Who will be covered by the protection?

The protection of whistleblowers starts as soon as the notification is made. From that moment on, the whistleblower gains the full guarantee of protection provided by the Act. However, it is not granted unconditionally. The whistleblower, at the time of reporting, must have reasonable grounds to believe that she/he is communicating information about a violation of the law and that the information communicated is true. If this is not the case, e.g. the 'whistleblower' makes the notification in bad faith only to obtain protection against expected termination, such protection will not be acquired.

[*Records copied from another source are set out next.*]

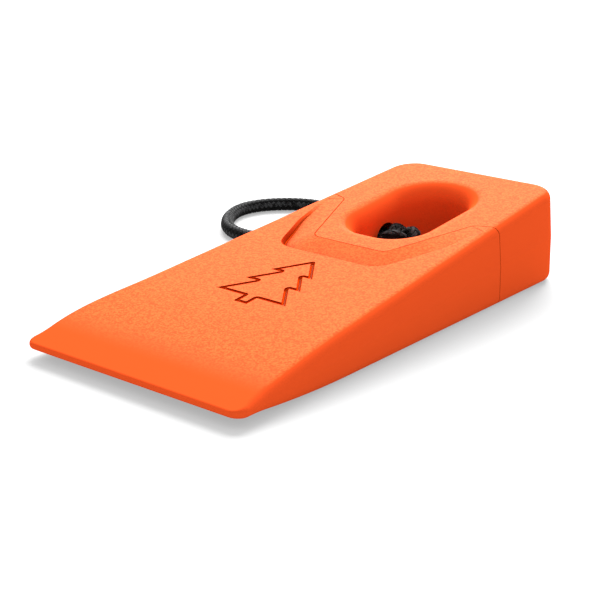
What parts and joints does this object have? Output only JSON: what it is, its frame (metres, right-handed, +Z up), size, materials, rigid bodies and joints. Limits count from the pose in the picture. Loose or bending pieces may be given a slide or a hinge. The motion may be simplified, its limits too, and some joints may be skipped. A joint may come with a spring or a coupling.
{
  "type": "felling wedge",
  "caption": "Plastic driving wedge for tree felling, with a textured blade, overmoulded striking head, finger slot and a braided carrying loop knotted in the slot.",
  "frame": {"origin": "on the lower driving face, on the centreline, within 1 mm of halfway along the wedge's length", "axes": "+Y towards the striking head and -Y towards the thin tip, +Z up from the lower face it rests on, -X towards the side the cord leaves"},
  "size_m": [0.1823, 0.2233, 0.0387],
  "materials": {
    "blade": "hard glass-filled nylon, fine spark-eroded grain on the faces, smooth tip and sides",
    "head": "tougher nylon, fine spark-eroded grain on the faces, smooth sides",
    "cord": "black diamond-braided polyester cord"
  },
  "bodies": {
    "wedge": {"blade": "blade", "striking_head": "head"},
    "cord_slider": {"cord_knot": "cord", "cord_run_front": "cord", "cord_run_rear": "cord"},
    "cord_root": {"cord_root_front": "cord", "cord_root_rear": "cord"},
    "cord_loop": {"cord_leg_front": "cord", "cord_leg_rear": "cord"},
    "cord_end": {"cord_bight": "cord"}
  },
  "joints": [
    {"name": "cord_draw", "type": "slide", "parent": "wedge", "child": "cord_slider", "axis": [1, 0, 0], "range_m": [0, 0.012]},
    {"name": "loop_lift", "type": "hinge", "parent": "cord_slider", "child": "cord_root", "pos_m": [-0.059, 0.0587, 0.01635], "axis": [0, 1, 0], "range_deg": [-55, 85]},
    {"name": "loop_sweep", "type": "hinge", "parent": "cord_root", "child": "cord_loop", "pos_m": [-0.0735, 0.0587, 0.012], "axis": [0, 0, 1], "range_deg": [-15, 45]},
    {"name": "loop_fold", "type": "hinge", "parent": "cord_loop", "child": "cord_end", "pos_m": [-0.106, 0.0587, 0.00305], "axis": [0, 1, 0], "range_deg": [-90, 90]}
  ]
}
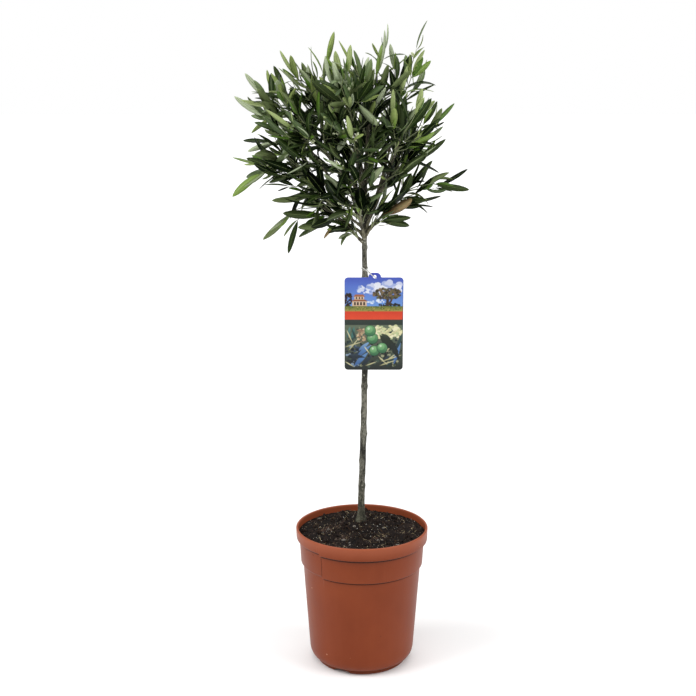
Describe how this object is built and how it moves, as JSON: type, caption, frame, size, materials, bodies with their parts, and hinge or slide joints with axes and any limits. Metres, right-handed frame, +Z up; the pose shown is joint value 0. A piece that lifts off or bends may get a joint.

The regulations concerning protection of employees will apply accordingly also to persons employed in a similar capacity under civil law contracts (also as part of their individual business activity). Protection will also be extended to persons assisting the whistleblower in making the report and to persons related to the whistleblower, and even to legal persons or other organisational units assisting the whistleblower or related to the whistleblower, in particular if they own or employ the whistleblower.

Such a broad coverage is the result of the minimum guarantees under the Directive. However, it may have far-reaching practical consequences. Therefore, proper organisational preparation of businesses for the implementation of the new law will be crucial.